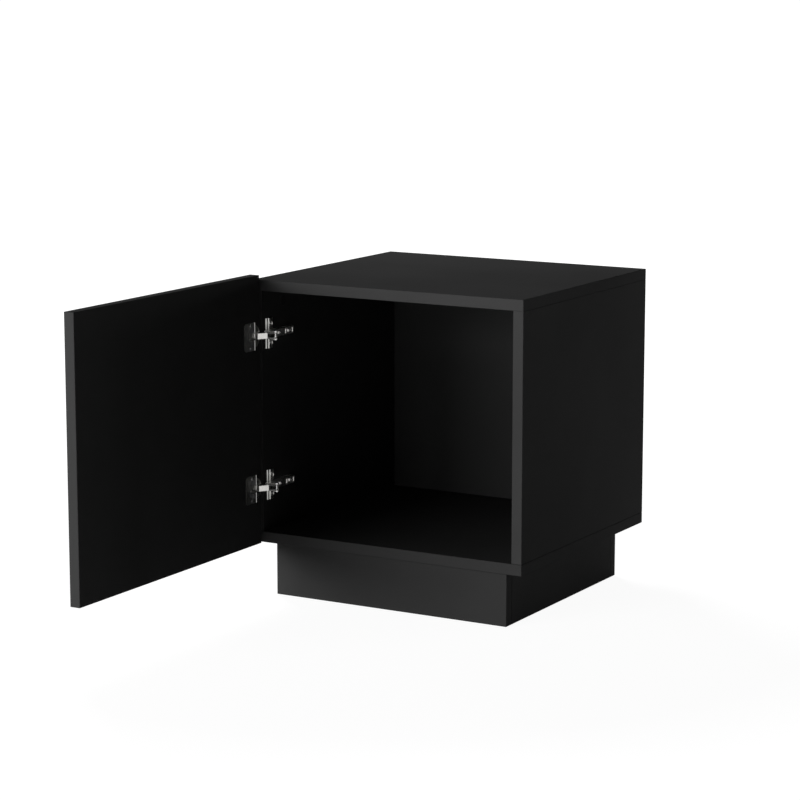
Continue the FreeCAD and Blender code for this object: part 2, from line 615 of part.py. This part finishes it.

* * *

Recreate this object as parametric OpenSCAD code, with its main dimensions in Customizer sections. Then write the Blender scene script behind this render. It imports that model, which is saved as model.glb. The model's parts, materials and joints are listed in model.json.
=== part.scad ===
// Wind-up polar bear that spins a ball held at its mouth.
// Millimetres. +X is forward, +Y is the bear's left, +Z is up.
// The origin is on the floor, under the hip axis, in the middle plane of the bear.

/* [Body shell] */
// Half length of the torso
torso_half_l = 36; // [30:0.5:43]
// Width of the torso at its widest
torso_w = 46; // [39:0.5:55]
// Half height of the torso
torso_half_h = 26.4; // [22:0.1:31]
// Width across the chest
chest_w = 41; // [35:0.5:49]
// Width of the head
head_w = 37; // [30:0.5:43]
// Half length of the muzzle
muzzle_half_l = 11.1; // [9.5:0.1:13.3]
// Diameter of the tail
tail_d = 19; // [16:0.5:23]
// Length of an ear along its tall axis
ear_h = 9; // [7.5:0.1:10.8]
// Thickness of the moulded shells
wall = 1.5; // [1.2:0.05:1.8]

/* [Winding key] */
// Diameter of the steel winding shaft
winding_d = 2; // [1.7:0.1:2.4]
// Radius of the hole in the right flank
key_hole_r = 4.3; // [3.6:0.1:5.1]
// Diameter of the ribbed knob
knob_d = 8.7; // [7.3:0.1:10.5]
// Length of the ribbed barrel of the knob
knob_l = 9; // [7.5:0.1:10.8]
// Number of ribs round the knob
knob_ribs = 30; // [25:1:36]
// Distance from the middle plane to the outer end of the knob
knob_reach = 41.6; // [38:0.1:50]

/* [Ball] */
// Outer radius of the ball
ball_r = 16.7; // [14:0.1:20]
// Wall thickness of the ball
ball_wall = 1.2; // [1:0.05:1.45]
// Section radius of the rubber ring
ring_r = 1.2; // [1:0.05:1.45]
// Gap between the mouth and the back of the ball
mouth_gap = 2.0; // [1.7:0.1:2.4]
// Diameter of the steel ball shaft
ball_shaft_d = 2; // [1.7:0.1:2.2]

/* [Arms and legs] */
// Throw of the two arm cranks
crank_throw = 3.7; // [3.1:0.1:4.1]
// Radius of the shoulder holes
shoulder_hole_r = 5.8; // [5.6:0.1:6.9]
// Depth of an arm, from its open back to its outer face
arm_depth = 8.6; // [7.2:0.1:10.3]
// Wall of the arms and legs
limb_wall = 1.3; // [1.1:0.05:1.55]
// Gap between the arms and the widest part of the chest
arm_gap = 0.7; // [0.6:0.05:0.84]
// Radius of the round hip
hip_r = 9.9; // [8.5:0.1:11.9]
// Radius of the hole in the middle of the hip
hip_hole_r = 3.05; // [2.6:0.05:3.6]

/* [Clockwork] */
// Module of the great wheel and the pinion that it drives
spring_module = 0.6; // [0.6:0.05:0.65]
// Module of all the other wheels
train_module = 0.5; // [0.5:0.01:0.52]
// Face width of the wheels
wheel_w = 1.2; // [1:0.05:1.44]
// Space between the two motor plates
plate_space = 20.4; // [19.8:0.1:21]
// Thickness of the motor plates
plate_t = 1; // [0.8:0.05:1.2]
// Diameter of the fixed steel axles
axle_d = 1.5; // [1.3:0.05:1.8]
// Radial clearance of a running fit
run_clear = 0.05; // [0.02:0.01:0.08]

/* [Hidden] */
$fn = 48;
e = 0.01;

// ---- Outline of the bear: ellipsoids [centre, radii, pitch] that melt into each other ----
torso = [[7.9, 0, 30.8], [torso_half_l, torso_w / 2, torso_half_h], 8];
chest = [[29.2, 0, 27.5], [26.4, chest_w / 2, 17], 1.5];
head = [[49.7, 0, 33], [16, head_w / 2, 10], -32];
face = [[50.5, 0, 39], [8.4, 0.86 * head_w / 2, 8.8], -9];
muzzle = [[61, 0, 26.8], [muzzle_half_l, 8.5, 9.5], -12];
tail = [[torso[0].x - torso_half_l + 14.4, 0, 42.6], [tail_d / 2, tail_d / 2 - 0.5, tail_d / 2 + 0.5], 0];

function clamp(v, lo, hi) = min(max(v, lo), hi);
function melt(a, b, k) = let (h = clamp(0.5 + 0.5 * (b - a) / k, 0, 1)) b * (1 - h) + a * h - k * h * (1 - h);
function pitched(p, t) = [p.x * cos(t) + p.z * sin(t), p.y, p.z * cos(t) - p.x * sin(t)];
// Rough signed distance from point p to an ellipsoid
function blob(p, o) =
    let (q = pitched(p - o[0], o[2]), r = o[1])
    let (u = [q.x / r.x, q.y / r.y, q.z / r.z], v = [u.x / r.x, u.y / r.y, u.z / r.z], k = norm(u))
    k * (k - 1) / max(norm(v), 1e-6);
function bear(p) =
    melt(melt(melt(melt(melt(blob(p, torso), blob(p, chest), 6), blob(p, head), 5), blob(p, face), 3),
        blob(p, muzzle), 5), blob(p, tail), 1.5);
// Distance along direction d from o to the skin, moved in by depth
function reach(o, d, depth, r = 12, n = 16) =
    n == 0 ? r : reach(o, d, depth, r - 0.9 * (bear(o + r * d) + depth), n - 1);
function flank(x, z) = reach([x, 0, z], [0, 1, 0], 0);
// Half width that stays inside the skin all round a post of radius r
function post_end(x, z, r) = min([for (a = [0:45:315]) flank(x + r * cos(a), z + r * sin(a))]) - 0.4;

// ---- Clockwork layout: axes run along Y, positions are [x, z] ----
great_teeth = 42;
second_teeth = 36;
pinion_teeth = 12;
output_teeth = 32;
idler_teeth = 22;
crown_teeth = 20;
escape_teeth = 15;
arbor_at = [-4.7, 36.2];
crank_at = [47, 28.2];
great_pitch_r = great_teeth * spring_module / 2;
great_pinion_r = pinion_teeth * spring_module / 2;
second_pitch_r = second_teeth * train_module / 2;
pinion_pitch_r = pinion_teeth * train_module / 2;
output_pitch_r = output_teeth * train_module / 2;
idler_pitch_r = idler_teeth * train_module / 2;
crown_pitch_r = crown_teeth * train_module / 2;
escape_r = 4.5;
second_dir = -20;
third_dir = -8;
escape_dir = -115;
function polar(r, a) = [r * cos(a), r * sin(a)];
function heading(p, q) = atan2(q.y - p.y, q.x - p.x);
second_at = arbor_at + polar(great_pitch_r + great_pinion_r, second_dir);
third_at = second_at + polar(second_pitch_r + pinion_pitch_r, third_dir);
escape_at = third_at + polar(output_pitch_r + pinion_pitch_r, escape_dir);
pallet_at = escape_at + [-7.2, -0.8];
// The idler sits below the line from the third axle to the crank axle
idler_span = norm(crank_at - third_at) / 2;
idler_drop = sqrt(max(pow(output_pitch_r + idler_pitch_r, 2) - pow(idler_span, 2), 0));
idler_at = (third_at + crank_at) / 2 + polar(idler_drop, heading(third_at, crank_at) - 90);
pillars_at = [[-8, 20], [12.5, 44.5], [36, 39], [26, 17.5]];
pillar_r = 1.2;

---

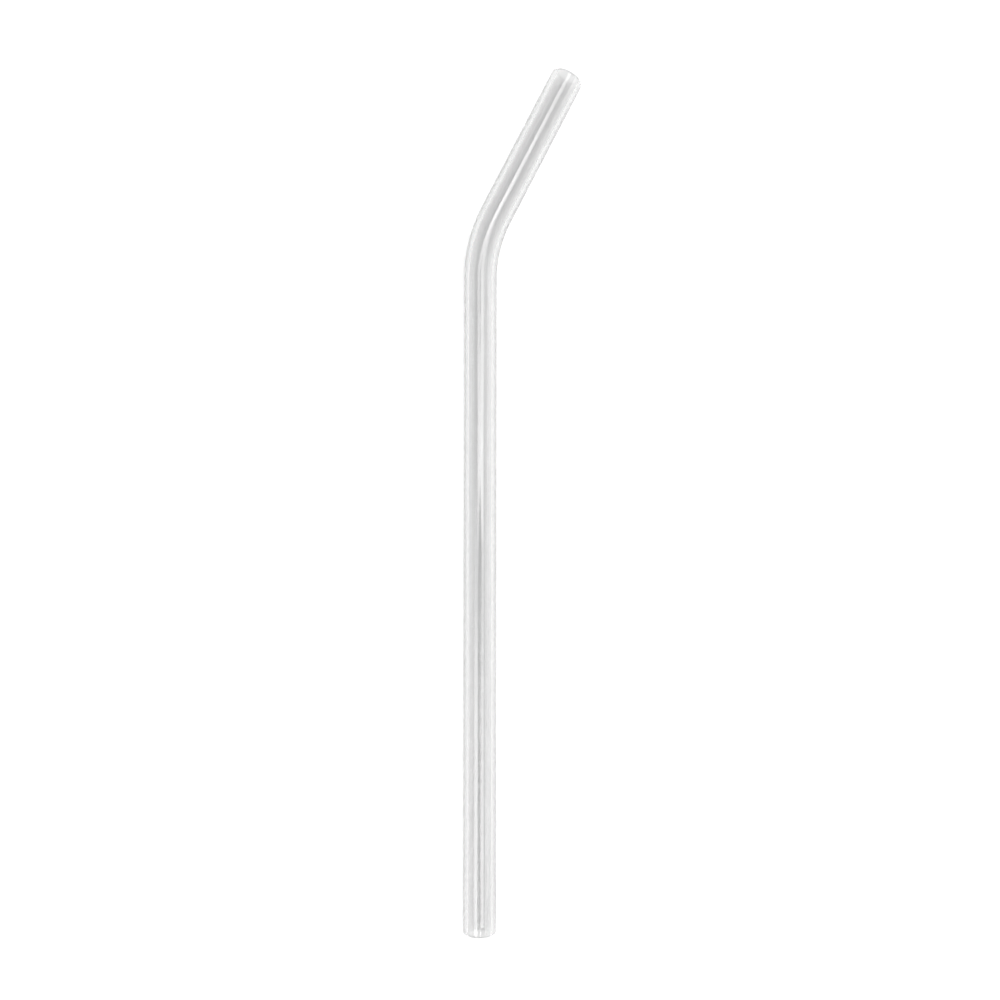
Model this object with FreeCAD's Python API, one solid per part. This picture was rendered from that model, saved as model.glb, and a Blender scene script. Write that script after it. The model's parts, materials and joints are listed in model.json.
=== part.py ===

* _Short problem_
Retype exactly the lines above, from the one with "Recreate this object" through the one with "of the bear.", inclusive.

* _In response_
Recreate this object as parametric OpenSCAD code, with its main dimensions in Customizer sections. Then write the Blender scene script behind this render. It imports that model, which is saved as model.glb. The model's parts, materials and joints are listed in model.json.
=== part.scad ===
// Wind-up polar bear that spins a ball held at its mouth.
// Millimetres. +X is forward, +Y is the bear's left, +Z is up.
// The origin is on the floor, under the hip axis, in the middle plane of the bear.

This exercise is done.